There is still another secret, that can never fail, if you can once get it believed, and which is often practised by women of greater cunning than virtue: this is, to change sides for a while with a jealous man, and to turn his own passion upon himself; to take some occasion of growing jealous of him, and to follow the example he himself hath set you. This counterfeited jealousy will bring him a great deal of pleasure, if he thinks it real; for he knows experimentally how much love goes along with this passion, and will besides feel something like the satisfaction of a revenge, in seeing you undergo all his own tortures. But this, indeed, is an artifice so difficult, and at the same time so disingenuous, that it ought never to be put in practice, but by such as have skill enough to cover the deceit, and innocence to render it excusable.
I shall conclude this essay with the story of Herod and Mariamne, as I have collected it out of Josephus, which may serve almost as an example to whatever can be said on this subject.
Mariamne had all the charms that beauty, birth, wit, and youth could give a woman; and Herod all the love that such charms are able to raise in a warm and amorous disposition. In the midst of this his fondness for Mariamne, he put her brother to death, as he did her father not many years after. The barbarity of the action was represented to Mark Antony, who immediately summoned Herod into Egypt, to answer for the crime that was there laid to his charge. Herod attributed the summons to Antony's desire of Mariamne, whom therefore, before his departure, he gave into the custody of his uncle Joseph, with private orders to
put her to death, if any such violence was offered to himself. This Joseph was much delighted with Mariamne's conversation, and endeavoured with all his art and rhetoric to set out the excess of Herod's passion for her: but when he still found her cold and incredulous, he inconsiderately told her, as a certain instance of her lord's affection, the private orders he had left behind him, which plainly showed, according to Joseph's interpretation, that he could neither live nor die without her. This barbarous instance of a wild, unreasonable passion quite put out for a time those little remains of affection she still had for her lord: for now her thoughts were so wholly taken up with the cruelty of his orders, that she could not consider the kindness that produced them, and therefore represented him in her imagination rather under the frightful idea of a murderer than a lover. Herod was at length acquitted, and dismissed by Mark Antony, when his soul was all in flames for his Mariamne; but before their meeting, he was not a little alarmed at the report he had heard of his uncle's conversation and familiarity with her in his absence. This, therefore, was the first discourse he entertained her with, in which she found it no easy matter to quiet his suspicions. But at last he appeared so well satisfied of her innocence, that, from reproaches and wranglings, he fell to tears and embraces. Both of them wept very tenderly at their reconciliation, and Herod poured out his whole soul to her in the warmest protestations of love and constancy; when, amidst all his sighs and languishings, she asked him, whether the private orders he left with his uncle Joseph were an instance of such an inflamed affection. The jealous king was immediately roused at so unexpected a question, and concluded his uncle must have been too familiar with her, before he would have discovered such a secret. short, he put his uncle to death, and very difficultly prevailed upon himself to spare Mariamne.

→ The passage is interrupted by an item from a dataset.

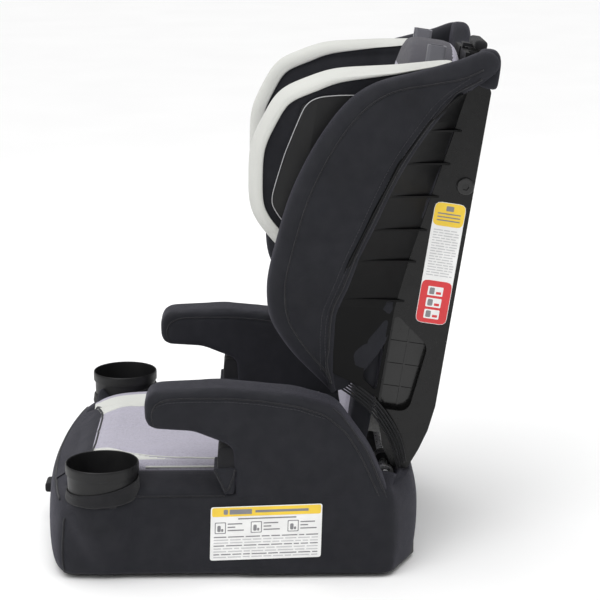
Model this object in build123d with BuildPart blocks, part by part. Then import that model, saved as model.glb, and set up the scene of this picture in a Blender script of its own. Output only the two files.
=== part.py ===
"""High-back booster seat: a covered base with armrests and two cups, a winged
backrest that reclines on the base, and a headrest that slides up the backrest."""

import os
from math import atan2, cos, degrees, hypot, radians, sin

from build123d import *

os.makedirs("parts", exist_ok=True)

# Row frame: origin on the floor under the base, +Z up, the child faces -Y and
# +X is the child's left. All sizes are millimetres, all angles degrees.

# ---- Base ----
BASE_WIDTH = 432
SIDE_FRONT = 208  # the side panels run from here in front of the origin
SIDE_REAR = 188  # to here behind it
NOSE_BULGE = 24  # the seat's front stands this far ahead of the side panels
REAR_BULGE = 31
REAR_FLAT = 300
CORNER_RADIUS = 20
HEM_HEIGHT = 6
DECK_HEIGHT = 84
SIDE_HEIGHT = 108
SEAT_HEIGHT = 118
SEAT_CENTRE_WIDTH = 236
SEAT_REAR = 116
COVER_THICKNESS = 5
WALL = 3
SOFT_GAP = 0.3
WELL_REAR = 188  # rear edge of the well that the backrest stands in
LIP_HEIGHT = 96

# ---- Armrests ----
ARM_WIDTH = 56
ARM_FRONT = -104
ARM_COLUMN_FRONT = 0
ARM_TIP_TOP = 228
ARM_UNDERSIDE = 184
ARM_REAR_TOP = 210
ARM_PAD = 8
ARM_GAP = 2  # between the seat's edge and the armrest

# ---- Cups ----
CUP_INSET = 21  # cup axis in from the base's side
CUP_SETBACK = 52  # and back from its front corner
CUP_RADIUS = 40.5
CUP_WALL = 2.2
CUP_RIM = 2.5  # the rim stands out this far from the body
CUP_RIM_HEIGHT = 12
CUP_FLOOR = 65
CUP_HEIGHT = 75
COLLAR_BOTTOM = 96
COLLAR_HEIGHT = 24

# ---- Recline hinge and the backrest's own frame ----
HINGE_Y = 178
HINGE_Z = 108
BACK_TILT = 8.8
ROD_RADIUS = 5
ROD_CLEARANCE = 0.06
LUG_X = 100
LUG_WIDTH = 18
LUG_WALL = 7

# ---- Backrest (u across, v rearwards, w up the back, from the hinge) ----
BACK_HEIGHT = 478
CHANNEL_INSET = 18  # channel's side in from the seat's edge
REAR_V = 47
WEB_V = 34
PAD_FRONT_V = -52
PAD_WIDTH = 200
PAD_TOP = 296
FOAM_FRONT_V = -24
FOAM_REAR_V = 8
WING_INSET = 13  # wing's outer face in from the base's side
WING_THICKNESS = 34
RIB_DROPS = (60, 100, 140, 181, 220, 269)  # below the backrest's top
RIB_THICKNESS = 2.2
RIB_REACH = 9

# ---- Headrest ----
HEAD_WIDTH = 330
HEAD_BAND = 16
HEAD_PAD_WIDTH = 168
HEAD_PAD_FRONT_V = -49
HEAD_PAD_BOTTOM = 300
HEAD_PAD_TOP = 508
TONGUE_V = 20
TONGUE_THICKNESS = 5
TONGUE_WIDTH = 120
TONGUE_BOTTOM = 178

# ---- Height lock ----
RACK_X = 40
RACK_WIDTH = 12
RACK_DEPTH = 6
RACK_PITCH = 27
RACK_STEPS = 8
LOCK_RADIUS = 3
LOCK_W = 215
LOCK_GAP = 0.4
LOCK_STROKE = 5
PULL_STROKE = 12
STRIP_WIDTH = 12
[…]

After this he was forced on a second journey into Egypt, when he committed his lady to the care of Sohemus, with the same private orders he had before given his uncle, if any mischief befell himself. In the mean while Mariamne so won upon Sohemus by her presents and obliging conversation, that she drew all the secret from him, with which Herod had intrusted him; so that after his return, when he flew to her with all the transports of joy and love, she received him
coldly with sighs and tears, and all the marks of indifference and aversion. This reception so stirred up his indignation, that he had certainly slain her with his own hands, had not he feared he himself should have become the greater sufferer by it. It was not long after this, when he had another violent return of love upon him; Mariamne was therefore sent for to him, whom he endeavoured to soften and reconcile with all possible conjugal caresses and endearments; but she declined his embraces, and answered all his fondness with bitter invectives for the death of her father and her brother. This behaviour so incensed Herod, that he very hardly refrained from striking her; when, in the heat of their quarrel, there came in a witness, suborned by some of Marianine's enemies, who accused her to the king of a design to poison him. Herod was now prepared to hear anything in her prejudice, and immediately ordered her servant to be stretched upon the rack; who, in the extremity of his tortures, confest, that his mistress's aversion to the king arose from something Sohemus had told her; but as for any design of poisoning, he utterly disowned the least knowledge of it. This confession quickly proved fatal to Sohemus, who now lay under the same suspicions and sentence that Joseph had before him on the like occasion. Nor would Herod rest here, but accused her with great vehemence of a design upon his life, and, by his authority with the judges, had her publicly condemned and executed. Herod soon after her death grew melancholy and dejected, retiring from the public administration of affairs into a solitary forest, and there abandoning himself to all the black considerations which naturally arise from a passion made up of love, remorse, pity, and despair. He used to rave for his Mariamne, and to call upon her in his distracted fits; and in all probability would soon have followed her, had not his thoughts been seasonably called off from so sad an object by public storms, which at that time very nearly threatened him.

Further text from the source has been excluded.